While my leadership style is basically the same, I absolutely do vary my approach based on the role. I’m not a micro-manager, but I will get into the details and provide detailed direction if there is a problem or if asked for help. I have to admit that when talking architectural design my developer roots come out and I can’t help but get a little deeper than folks probably wish I would!

SK: What advice would you offer for other information executives who desire to follow you?

Gregory: I’d have to say remember why you’re there, and in the end it always comes back to relationships.

Too often folks get caught up in the technology and internal process and forget what they are really there for. We provide financial security, peace of mind and support during times of need to our policyholders and claimants through the insurance products we sell. We’re an insurance company, not a technology vendor, and if the process or technology isn’t meeting our customers’ needs it isn’t necessary. Always keep the “Voice of the Customer” in mind.

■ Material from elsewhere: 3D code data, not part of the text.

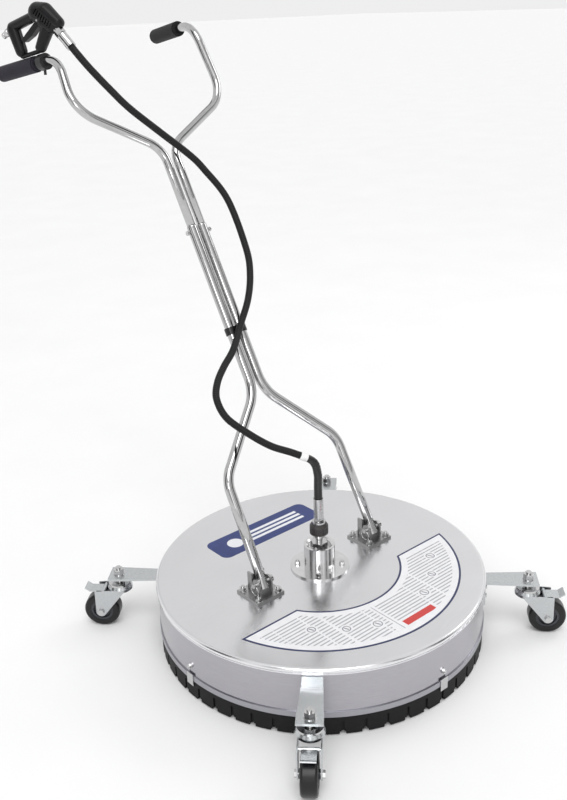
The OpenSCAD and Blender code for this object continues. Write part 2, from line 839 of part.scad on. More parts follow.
module wheel_hub(a) {
  at_wheel(a) translate([0, 0, -wheel_w / 2]) difference() {
    union() {
      translate([0, 0, 1]) cylinder(r = hub_wheel_r, h = wheel_w - 2);
      translate([0, 0, -3]) cylinder(r = 9, h = wheel_w + 6);
    }
    for (z = [0, wheel_w - 6])
      translate([0, 0, z]) ring(20, 11, 6);
    translate([0, 0, -5]) cylinder(r = axle_r + slip, h = wheel_w + 10);
  }
}

module axle(a) {
  at_wheel(a) {
    translate([0, 0, -fork_half - 4]) cylinder(r = axle_r, h = 2 * fork_half + 8);
    translate([0, 0, fork_half + 0.02]) hex(13, 5);
    translate([0, 0, -fork_half - 5.02]) hex(13, 5);
  }
}

module fork_fl() place() color("#c4c6cb") fork(arm_angles[0]);
module fork_fr() place() color("#c4c6cb") fork(arm_angles[1]);
module fork_rr() place() color("#c4c6cb") fork(arm_angles[2]);
module fork_rl() place() color("#c4c6cb") fork(arm_angles[3]);
module pedal_fl() place() color("#8e9096") pedal(arm_angles[0]);
module pedal_fr() place() color("#8e9096") pedal(arm_angles[1]);
module pedal_rr() place() color("#8e9096") pedal(arm_angles[2]);
module pedal_rl() place() color("#8e9096") pedal(arm_angles[3]);
module tyre_fl() place() color("#18181a") tyre(arm_angles[0]);
module tyre_fr() place() color("#18181a") tyre(arm_angles[1]);
module tyre_rr() place() color("#18181a") tyre(arm_angles[2]);
module tyre_rl() place() color("#18181a") tyre(arm_angles[3]);
module hub_fl() place() color("#3b3d42") wheel_hub(arm_angles[0]);
module hub_fr() place() color("#3b3d42") wheel_hub(arm_angles[1]);
module hub_rr() place() color("#3b3d42") wheel_hub(arm_angles[2]);
module hub_rl() place() color("#3b3d42") wheel_hub(arm_angles[3]);
module axle_fl() place() color("#d9dade") axle(arm_angles[0]);
module axle_fr() place() color("#d9dade") axle(arm_angles[1]);
module axle_rr() place() color("#d9dade") axle(arm_angles[2]);
module axle_rl() place() color("#d9dade") axle(arm_angles[3]);

deck_housing();
hem_band();
skirt();
skirt_clips();
skirt_screws();
badge_label();
warning_label();
swivel_housing();
swivel_bolts();
bearings();
inlet_nipple();
spindle();
rotor_hub();
spray_arms();
nozzles();
hose_fitting();
coupler_sleeve();
hose();
hose_band();
gun_outlet();
handle_brackets();
bracket_bolts();
pivot_pins();
pin_rings();
leg_left();
leg_right();
upper_left();
upper_right();
tube_clamp();
joint_pins();
grip_left();
grip_right();
gun_body();
trigger();
trigger_pin();
gun_inlet();
gun_clamp();
caster_arms();
arm_bolts();
caster_studs();
fork_fl();
fork_fr();
fork_rr();
fork_rl();
pedal_fl();
pedal_fr();
pedal_rr();
pedal_rl();
tyre_fl();
tyre_fr();
tyre_rr();
tyre_rl();
hub_fl();
hub_fr();
hub_rr();
hub_rl();
axle_fl();
axle_fr();
axle_rr();
axle_rl();
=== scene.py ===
import math

import bmesh
import bpy
from mathutils import Matrix, Vector


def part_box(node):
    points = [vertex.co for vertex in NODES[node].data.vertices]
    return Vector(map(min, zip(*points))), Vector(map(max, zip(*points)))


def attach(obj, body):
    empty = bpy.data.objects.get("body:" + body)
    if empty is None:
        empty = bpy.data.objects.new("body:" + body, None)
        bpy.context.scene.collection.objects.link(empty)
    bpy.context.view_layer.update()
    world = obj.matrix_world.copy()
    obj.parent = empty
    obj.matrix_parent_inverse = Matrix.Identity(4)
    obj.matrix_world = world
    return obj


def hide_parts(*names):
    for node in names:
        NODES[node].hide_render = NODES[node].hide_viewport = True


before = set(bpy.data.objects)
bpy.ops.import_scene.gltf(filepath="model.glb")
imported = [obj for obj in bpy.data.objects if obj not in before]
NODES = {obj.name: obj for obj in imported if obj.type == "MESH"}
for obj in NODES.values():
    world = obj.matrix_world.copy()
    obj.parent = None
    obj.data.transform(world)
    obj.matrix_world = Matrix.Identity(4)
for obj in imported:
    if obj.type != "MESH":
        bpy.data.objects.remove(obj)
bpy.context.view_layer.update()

# ---- Places taken from the frame, in metres ----


def middle(node):
    low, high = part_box(node)
    return (low + high) / 2


DECK = middle("deck_housing")
DECK_R = (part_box("deck_housing")[1].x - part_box("deck_housing")[0].x) / 2
DECK_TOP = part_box("deck_housing")[1].z


def at(x, y, z):
    """A point given in millimetres from the deck's axis on the floor."""
    return Vector((x / 1000, y / 1000 + DECK.y, z / 1000))


# ---- Camera ----

CAM_AT = at(-1194.3, -1327.6, 1282.0)
CAM_TURN = math.radians(39.87)
CAM_DROP = math.radians(22.41)
CAM_ROLL = math.radians(-2.13)
CAM_LENS = 43.04


def make_camera():
    ahead = Vector((
        math.sin(CAM_TURN) * math.cos(CAM_DROP),
        math.cos(CAM_TURN) * math.cos(CAM_DROP),
        -math.sin(CAM_DROP),
    ))
    flat = Vector((math.cos(CAM_TURN), -math.sin(CAM_TURN), 0))
    over = flat.cross(ahead)
    right = flat * math.cos(CAM_ROLL) + over * math.sin(CAM_ROLL)
    up = over * math.cos(CAM_ROLL) - flat * math.sin(CAM_ROLL)
    data = bpy.data.cameras.new("camera")
    data.lens = CAM_LENS
    data.sensor_width = 36
    data.clip_end = 300
    cam = bpy.data.objects.new("camera", data)
    turn = Matrix((right, up, -ahead)).transposed()
    cam.matrix_world = Matrix.Translation(CAM_AT) @ turn.to_4x4()
    bpy.context.scene.collection.objects.link(cam)
    bpy.context.scene.camera = cam


make_camera()

# ---- Mesh helpers ----


def link(name, mesh, body, material):
    obj = bpy.data.objects.new(name, mesh)
    bpy.context.scene.collection.objects.link(obj)
    for poly in mesh.polygons:
        poly.use_smooth = True
    mesh.materials.clear()
    mesh.materials.append(material)
    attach(obj, body)
    return obj


def catmull(points, steps):
    """The same smooth curve through the points that the CAD route uses."""
    last = len(points) - 1
    out = []
    for i in range(last):
        a, b = points[max(i - 1, 0)], points[i]
        c, d = points[i + 1], points[min(i + 2, last)]
        for k in range(steps):
            t = k / steps
            out.append(0.5 * (2 * b + (c - a) * t + (2 * a - 5 * b + 4 * c - d) * t * t
                              + (3 * b - a - 3 * c + d) * t ** 3))
    out.append(points[last].copy())
    return out


def rounded(points, radii, steps=12):
    """Corners rounded off by arcs of the given radii."""
    out = [points[0].copy()]
    for i in range(1, len(points) - 1):
        a, b, c = points[i - 1], points[i], points[i + 1]
        to_a, to_c = (a - b).normalized(), (c - b).normalized()
        turn = math.pi - to_a.angle(to_c)
        start = b + to_a * radii[i] * math.tan(turn / 2)
        centre = b + (to_a + to_c).normalized() * radii[i] / math.cos(turn / 2)
        x, y = start - centre, -to_a * radii[i]
        for k in range(steps + 1):
            angle = turn * k / steps
            out.append(centre + x * math.cos(angle) + y * math.sin(angle))
    out.append(points[-1].copy())
    return out


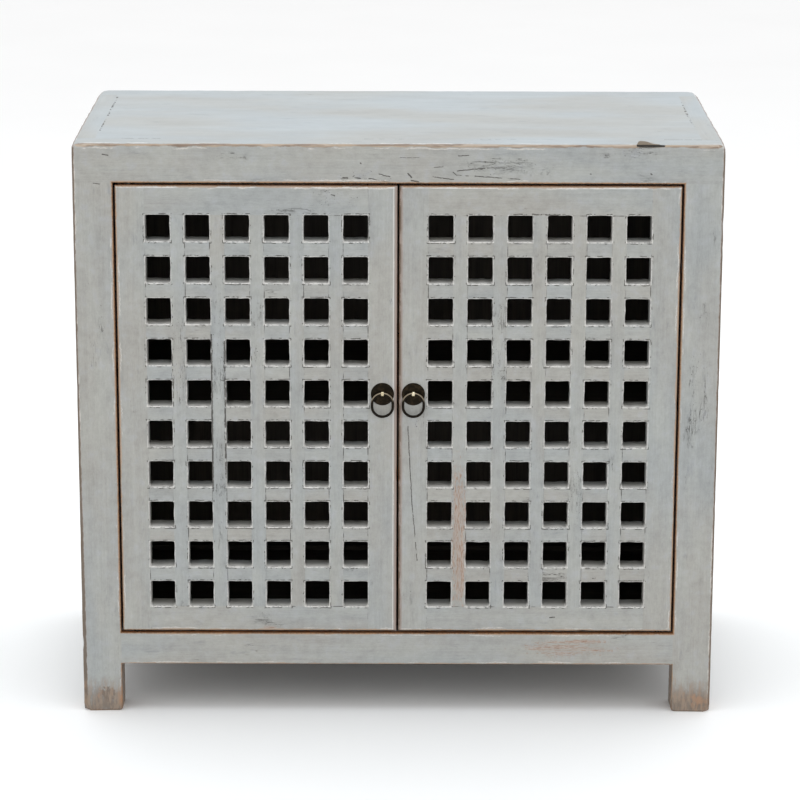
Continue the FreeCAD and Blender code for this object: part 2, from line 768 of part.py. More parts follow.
def make_pull(side, stile):
    """A ring hanging in the eye of a staple, which holds a round plate to the stile."""
    x = mirrored(side, "pull_x", "pull_x")[0]
    hole = "staple_shank / 2 + staple_hole_room"
    stile.bore("y", (x, "door_back + overrun", "eye_z"), hole, "door_thickness + 2 * overrun")

    outline = (
        ("0", "0"),
        ("plate_diameter / 2", "0"),
        ("plate_diameter / 2", "plate_rim - plate_bevel"),
        ("plate_diameter / 2 - plate_bevel", "plate_rim"),
        ("0", "plate_thickness"),
    )
    plate = turned(f"{side}_pull_plate", (x, "front_face", "pull_height"), outline)
    bored = plate.body.newObject("PartDesign::SubtractiveCylinder", f"{side}_pull_plate_hole")
    bored.setExpression("Placement.Base.y", formula("eye_rise"))
    bored.setExpression("Placement.Base.z", formula("-overrun"))
    bored.setExpression("Radius", formula(hole))
    bored.setExpression("Height", formula("plate_thickness + 2 * overrun"))
    plate.body.Tip = bored

    eye_place = (x, "eye_y", "eye_z")
    staple = Piece(f"{side}_pull_staple", eye_place)
    staple.loop(eye_place, "eye_radius", "staple_wire / 2")
    staple.rod("y", (x, "staple_back", "eye_z"), "staple_shank / 2", "staple_back - eye_y - eye_radius")
    staple.rod(
        "z",
        (x, "staple_back", "eye_z - staple_end_length"),
        "staple_wire / 2",
        "2 * staple_end_length",
    )

    ring = Piece(f"{side}_pull_ring", eye_place)
    upper = "eye_z - ring_radius"
    lower = f"{upper} - ring_straight"
    ring.half_loop("above", (x, "eye_y", upper))
    ring.half_loop("below", (x, "eye_y", lower))
    for wire_x in spread(x, "ring_radius"):
        ring.rod("z", (wire_x, "eye_y", lower), "ring_wire / 2", "ring_straight")


def make_cabinet():
    posts = make_posts()
    top_rails = make_top_frame(posts)
    bottom_rails = make_bottom_frame(posts)
    make_side_panels(posts, top_rails, bottom_rails)
    make_back(posts, top_rails, bottom_rails)
    make_top(top_rails)
    make_floor(bottom_rails)
    make_shelf(posts)
    make_door_stop()
    for side in SIDES:
        make_door(side, top_rails["front"], bottom_rails["front"])


def check_objects():
    """Stop if any feature failed or any piece has no sound shape."""
    for item in document.Objects:
        if "Invalid" in item.State or "Error" in item.State:
            raise RuntimeError(f"{item.Name} failed: {item.State}")
    for body in nodes:
        if body.Shape.isNull() or not body.Shape.isValid() or not body.Shape.Solids:
            raise RuntimeError(f"{body.Label} has no sound shape")


def export_nodes():
    os.makedirs("parts", exist_ok=True)
    for body in nodes:
        body.Shape.exportStep(f"parts/{body.Label}.step")
        volume = body.Shape.Volume / CUBIC_MM_IN_A_CUBIC_CM
        print(f"{body.Label}: {len(body.Shape.Solids)} solid, {volume:.1f} cm3")


make_cabinet()
document.recompute()
check_objects()
export_nodes()
print(f"{len(nodes)} nodes")
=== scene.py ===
"""A painted book cabinet with two lattice doors, dressed and set out for its photograph.

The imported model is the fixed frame. Each timber is its own node with eased, uneven edges, the
lattice bars are laid out by rule, and the paint is old, rubbed through along the edges.
"""

import math

import bmesh
import bpy
import numpy as np
from mathutils import Matrix, Vector, noise


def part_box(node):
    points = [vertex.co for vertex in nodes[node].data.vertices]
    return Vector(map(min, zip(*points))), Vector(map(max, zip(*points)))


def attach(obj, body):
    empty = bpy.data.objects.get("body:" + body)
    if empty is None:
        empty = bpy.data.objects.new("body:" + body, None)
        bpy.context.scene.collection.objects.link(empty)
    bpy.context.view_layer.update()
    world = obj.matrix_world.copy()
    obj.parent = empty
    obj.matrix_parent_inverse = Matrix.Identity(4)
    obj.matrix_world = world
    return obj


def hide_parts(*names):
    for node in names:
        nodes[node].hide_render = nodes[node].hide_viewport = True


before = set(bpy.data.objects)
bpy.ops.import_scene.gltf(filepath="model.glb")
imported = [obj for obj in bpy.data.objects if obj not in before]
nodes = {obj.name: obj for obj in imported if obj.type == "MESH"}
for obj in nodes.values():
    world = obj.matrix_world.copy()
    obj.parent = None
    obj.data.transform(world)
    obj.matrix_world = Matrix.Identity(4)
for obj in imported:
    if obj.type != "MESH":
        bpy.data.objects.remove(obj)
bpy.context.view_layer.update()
scene = bpy.context.scene

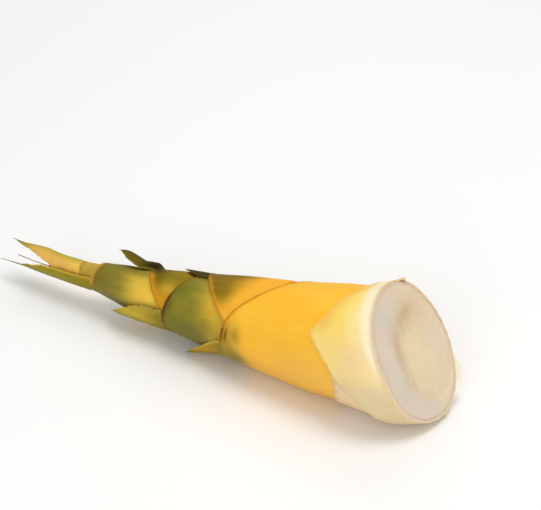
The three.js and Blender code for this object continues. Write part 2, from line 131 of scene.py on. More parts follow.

We all hear it’s a relationship business, and it’s true. You want to do business with folks you like and trust. Treat everyone like they’re you’re customer, internal or external.

SK: Anything else you would like to share with our readers.

Gregory: I frequently talk with my peers in the industry and I’m constantly reminded of just how much we have in common. We have the same technical and business challenges, very similar goals and the same expectations from our customers. It doesn’t matter if we sell $1M or $1B in premium we’re all solving the same problems. We’re just trying to solve them with different sized teams and budgets.

So I’d like to thank you again for the opportunity to talk today. These types of forums help all of us to find solutions to those common problems we share. And in turn, maybe help us to focus a bit more time on those innovations that make our companies stand out.